The argument here is not that making games big is necessarily bad. The point is that it’s not necessarily good, either, and certainly shouldn’t be something open world games are preoccupied with. It’s worth remembering that Shenmue, one of the most influential titles in the nascent days of the genre, was intensely focused on detail – letting you rifle through drawers, pick up objects and turn them in your hands. It experimented with time through its revolutionary day/night cycle where certain events would only happen at certain times. It was interested in the idea of NPC agency, expressed in a limited way through NPCs following their own routines. Granted, it didn’t always discover anything interesting in these avenues – waiting for a bus to turn up is not, it turns out, very much fun – but all these avenues were explored as a means of increasing our sense of what was possible in its virtual world, alongside the not insignificant size of its map.
It would be grossly unfair to suggest that open world games haven’t done anything interesting since Shenmue, nor that there are no games that have explored some of the ideas that game pioneered in valuable ways – Gone Home found a way to make sifting through cabinets compelling, Shadow of Mordor is one of the few games to place significant focus on NPC agency.
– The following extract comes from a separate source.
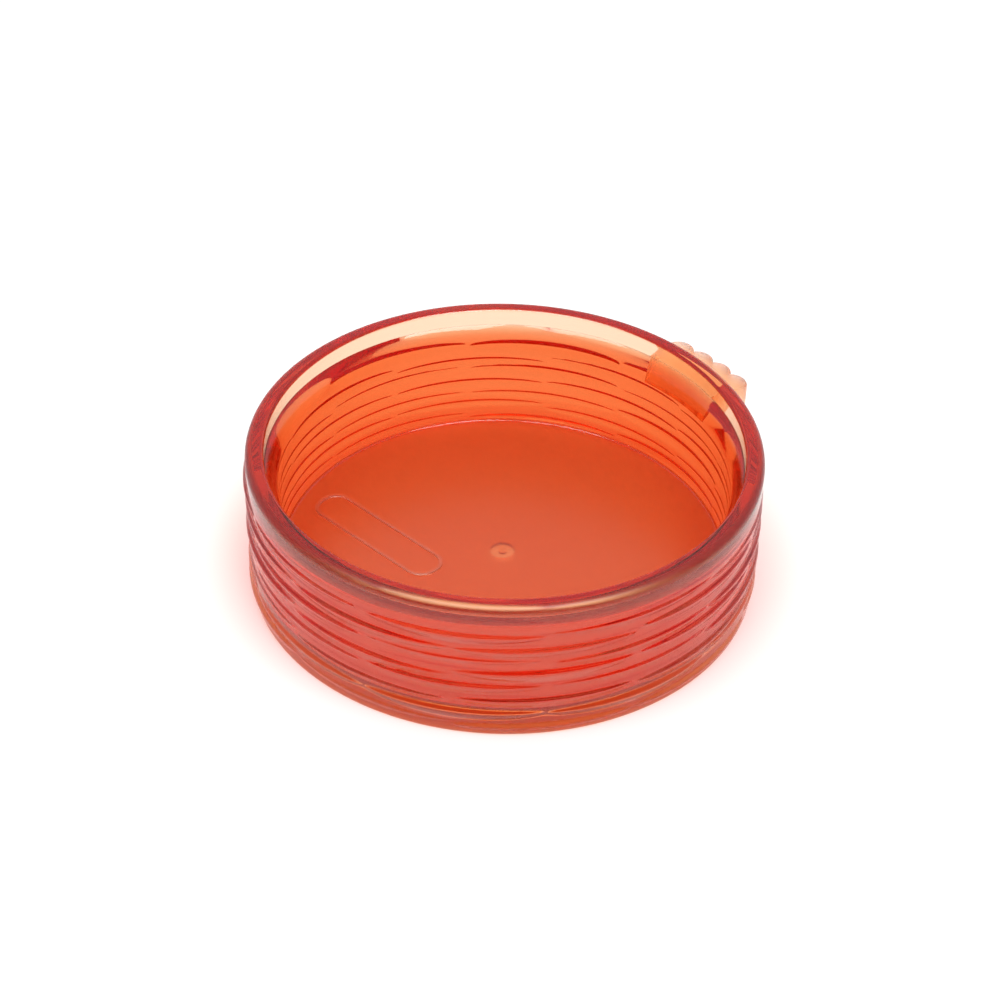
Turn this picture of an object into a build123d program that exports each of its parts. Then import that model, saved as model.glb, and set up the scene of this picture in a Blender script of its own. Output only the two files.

Nevertheless, the general trend has been to obsess over size. You’ve heard it in the marketing. You can imagine what would happen if Rockstar had announced that Red Dead Redemption 2 would be smaller than Red Dead Redemption. Scale has dominated our concept of what is important in open world design, giving us the false notion that possibility always lies on the horizon. Outer Wilds is a welcome and refreshing antidote to that affliction.